● **Work required**
Exactly the lines from the one containing "clear_scene()" through the one containing "if empty is" must be returned; include both ends and nothing else.

## Start

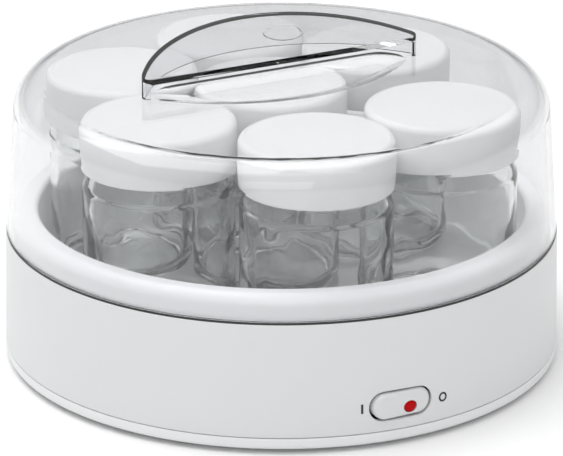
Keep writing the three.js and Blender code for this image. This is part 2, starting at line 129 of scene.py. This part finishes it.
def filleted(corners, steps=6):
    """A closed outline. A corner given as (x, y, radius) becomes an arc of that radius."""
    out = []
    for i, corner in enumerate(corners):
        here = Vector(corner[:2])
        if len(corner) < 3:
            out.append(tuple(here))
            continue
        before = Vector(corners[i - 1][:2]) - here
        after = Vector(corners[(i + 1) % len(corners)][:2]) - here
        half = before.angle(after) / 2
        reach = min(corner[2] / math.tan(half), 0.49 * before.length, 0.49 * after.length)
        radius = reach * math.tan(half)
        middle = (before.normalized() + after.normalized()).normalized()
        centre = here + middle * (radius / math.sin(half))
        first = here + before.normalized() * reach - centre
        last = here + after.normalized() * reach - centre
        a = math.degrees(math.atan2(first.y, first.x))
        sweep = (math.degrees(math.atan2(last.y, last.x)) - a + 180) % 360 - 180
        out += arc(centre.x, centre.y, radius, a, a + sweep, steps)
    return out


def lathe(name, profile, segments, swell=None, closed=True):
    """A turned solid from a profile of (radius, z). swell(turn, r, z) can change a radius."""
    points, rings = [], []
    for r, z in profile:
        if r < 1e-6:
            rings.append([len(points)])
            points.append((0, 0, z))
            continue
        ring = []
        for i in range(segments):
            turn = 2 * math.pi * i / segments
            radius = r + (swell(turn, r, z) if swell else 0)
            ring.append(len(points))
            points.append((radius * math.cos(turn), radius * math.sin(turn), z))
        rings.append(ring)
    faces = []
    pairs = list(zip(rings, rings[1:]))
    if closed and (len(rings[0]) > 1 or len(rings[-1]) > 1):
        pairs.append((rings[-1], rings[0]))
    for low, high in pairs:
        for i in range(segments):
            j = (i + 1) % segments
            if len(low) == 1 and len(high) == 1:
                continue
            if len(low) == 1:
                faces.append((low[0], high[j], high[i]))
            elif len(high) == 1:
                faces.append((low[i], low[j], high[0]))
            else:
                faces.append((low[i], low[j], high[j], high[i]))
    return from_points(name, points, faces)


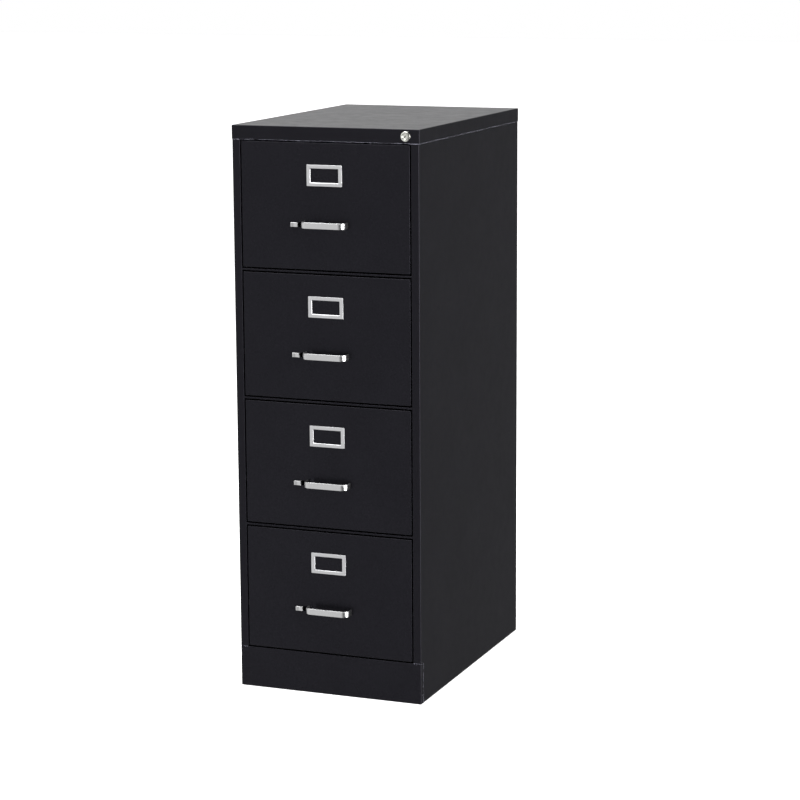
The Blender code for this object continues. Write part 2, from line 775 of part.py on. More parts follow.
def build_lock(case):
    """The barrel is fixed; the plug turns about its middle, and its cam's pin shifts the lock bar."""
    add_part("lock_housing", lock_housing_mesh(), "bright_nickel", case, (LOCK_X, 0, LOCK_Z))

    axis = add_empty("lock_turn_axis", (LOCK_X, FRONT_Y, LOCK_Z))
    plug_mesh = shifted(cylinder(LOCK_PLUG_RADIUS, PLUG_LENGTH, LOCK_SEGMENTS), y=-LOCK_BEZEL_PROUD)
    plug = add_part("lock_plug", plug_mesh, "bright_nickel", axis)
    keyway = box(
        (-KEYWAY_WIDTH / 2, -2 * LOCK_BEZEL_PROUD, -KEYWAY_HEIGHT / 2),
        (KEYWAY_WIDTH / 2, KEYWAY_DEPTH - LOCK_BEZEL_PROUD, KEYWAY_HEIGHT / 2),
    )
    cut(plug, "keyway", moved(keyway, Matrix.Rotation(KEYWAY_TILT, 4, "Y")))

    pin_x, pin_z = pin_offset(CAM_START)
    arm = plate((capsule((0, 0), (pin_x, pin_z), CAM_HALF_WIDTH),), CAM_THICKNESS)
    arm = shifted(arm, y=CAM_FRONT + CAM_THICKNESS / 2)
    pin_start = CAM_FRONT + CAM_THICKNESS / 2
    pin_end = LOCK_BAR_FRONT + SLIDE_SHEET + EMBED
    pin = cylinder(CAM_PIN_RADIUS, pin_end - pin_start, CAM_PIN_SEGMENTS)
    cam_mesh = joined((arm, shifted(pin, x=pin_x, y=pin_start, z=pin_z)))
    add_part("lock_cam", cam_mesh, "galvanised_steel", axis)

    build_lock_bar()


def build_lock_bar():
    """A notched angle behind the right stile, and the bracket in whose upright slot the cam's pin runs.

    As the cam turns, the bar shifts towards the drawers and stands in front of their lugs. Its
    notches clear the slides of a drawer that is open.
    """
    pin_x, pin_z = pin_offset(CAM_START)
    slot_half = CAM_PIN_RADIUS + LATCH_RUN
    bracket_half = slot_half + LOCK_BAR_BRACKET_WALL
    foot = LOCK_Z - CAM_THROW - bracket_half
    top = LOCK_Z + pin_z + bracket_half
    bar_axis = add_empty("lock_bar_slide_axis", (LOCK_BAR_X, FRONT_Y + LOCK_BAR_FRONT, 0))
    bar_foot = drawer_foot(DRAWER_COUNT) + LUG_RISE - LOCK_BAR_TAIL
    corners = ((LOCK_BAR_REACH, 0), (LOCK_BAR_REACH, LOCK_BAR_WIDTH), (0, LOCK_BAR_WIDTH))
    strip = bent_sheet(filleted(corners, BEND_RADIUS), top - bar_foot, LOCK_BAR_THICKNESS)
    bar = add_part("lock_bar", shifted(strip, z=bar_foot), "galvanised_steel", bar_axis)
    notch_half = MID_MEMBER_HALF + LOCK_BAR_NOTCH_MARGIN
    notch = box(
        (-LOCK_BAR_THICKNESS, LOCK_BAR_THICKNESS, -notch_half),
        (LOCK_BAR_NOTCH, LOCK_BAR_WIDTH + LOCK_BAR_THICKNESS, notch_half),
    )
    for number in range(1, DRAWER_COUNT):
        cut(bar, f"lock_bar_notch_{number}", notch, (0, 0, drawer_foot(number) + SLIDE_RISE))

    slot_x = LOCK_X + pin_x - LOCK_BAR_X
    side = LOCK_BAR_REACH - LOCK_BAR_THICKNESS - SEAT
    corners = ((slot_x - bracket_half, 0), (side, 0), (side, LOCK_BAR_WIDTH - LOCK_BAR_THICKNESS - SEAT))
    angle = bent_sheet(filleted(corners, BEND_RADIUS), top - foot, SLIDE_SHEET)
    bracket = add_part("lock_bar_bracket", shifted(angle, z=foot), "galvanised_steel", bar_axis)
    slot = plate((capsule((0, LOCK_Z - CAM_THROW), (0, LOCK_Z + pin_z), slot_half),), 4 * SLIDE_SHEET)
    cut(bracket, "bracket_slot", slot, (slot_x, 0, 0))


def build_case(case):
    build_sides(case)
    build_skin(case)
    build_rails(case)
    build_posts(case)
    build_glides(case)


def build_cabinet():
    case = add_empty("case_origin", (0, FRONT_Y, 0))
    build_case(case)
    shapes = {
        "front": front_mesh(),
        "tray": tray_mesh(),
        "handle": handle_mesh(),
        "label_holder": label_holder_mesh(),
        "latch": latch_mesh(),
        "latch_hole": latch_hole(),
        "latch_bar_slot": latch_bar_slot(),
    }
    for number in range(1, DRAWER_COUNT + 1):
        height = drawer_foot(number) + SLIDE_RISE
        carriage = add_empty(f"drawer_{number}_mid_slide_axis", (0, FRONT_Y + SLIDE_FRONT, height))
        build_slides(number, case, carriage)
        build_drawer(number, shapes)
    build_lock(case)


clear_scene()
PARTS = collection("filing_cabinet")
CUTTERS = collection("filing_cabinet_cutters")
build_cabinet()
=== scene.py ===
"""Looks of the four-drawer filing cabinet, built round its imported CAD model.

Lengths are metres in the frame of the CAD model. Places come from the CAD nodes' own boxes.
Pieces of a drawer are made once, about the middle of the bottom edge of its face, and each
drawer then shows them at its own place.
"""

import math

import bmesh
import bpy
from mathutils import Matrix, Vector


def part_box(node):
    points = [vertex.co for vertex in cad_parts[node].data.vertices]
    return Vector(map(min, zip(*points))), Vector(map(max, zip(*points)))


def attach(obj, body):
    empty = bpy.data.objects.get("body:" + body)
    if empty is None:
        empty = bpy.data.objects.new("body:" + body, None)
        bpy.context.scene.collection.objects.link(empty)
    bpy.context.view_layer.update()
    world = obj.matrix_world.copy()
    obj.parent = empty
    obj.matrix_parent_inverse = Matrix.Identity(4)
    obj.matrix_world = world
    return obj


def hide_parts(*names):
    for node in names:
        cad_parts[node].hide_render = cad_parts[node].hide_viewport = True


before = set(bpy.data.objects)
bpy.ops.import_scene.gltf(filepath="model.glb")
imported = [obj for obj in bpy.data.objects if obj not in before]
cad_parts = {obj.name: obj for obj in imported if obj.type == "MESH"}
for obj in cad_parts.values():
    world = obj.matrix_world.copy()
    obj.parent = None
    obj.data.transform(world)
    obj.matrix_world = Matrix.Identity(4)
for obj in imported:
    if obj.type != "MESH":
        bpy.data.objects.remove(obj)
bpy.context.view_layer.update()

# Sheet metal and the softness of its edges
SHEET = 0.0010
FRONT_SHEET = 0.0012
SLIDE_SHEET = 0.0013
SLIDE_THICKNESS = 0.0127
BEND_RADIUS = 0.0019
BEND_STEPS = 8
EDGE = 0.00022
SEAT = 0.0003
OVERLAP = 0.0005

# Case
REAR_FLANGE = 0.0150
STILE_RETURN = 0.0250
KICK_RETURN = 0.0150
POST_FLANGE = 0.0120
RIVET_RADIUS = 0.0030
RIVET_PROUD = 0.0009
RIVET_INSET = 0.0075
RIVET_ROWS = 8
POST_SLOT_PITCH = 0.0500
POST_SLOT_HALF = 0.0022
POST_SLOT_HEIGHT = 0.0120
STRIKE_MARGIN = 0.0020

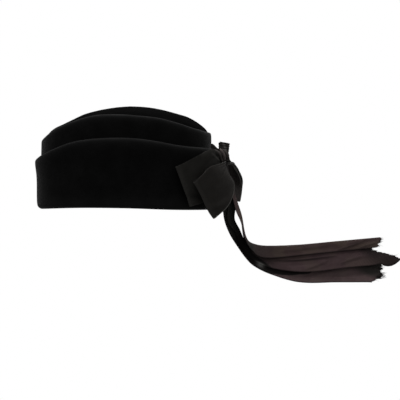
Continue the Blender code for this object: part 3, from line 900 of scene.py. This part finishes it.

## End

● **Worked solution**
clear_scene()
PARTS = collection("filing_cabinet")
CUTTERS = collection("filing_cabinet_cutters")
build_cabinet()
=== scene.py ===
"""Looks of the four-drawer filing cabinet, built round its imported CAD model.

Lengths are metres in the frame of the CAD model. Places come from the CAD nodes' own boxes.
Pieces of a drawer are made once, about the middle of the bottom edge of its face, and each
drawer then shows them at its own place.
"""

import math

import bmesh
import bpy
from mathutils import Matrix, Vector


def part_box(node):
    points = [vertex.co for vertex in cad_parts[node].data.vertices]
    return Vector(map(min, zip(*points))), Vector(map(max, zip(*points)))


def attach(obj, body):
    empty = bpy.data.objects.get("body:" + body)
    if empty is None:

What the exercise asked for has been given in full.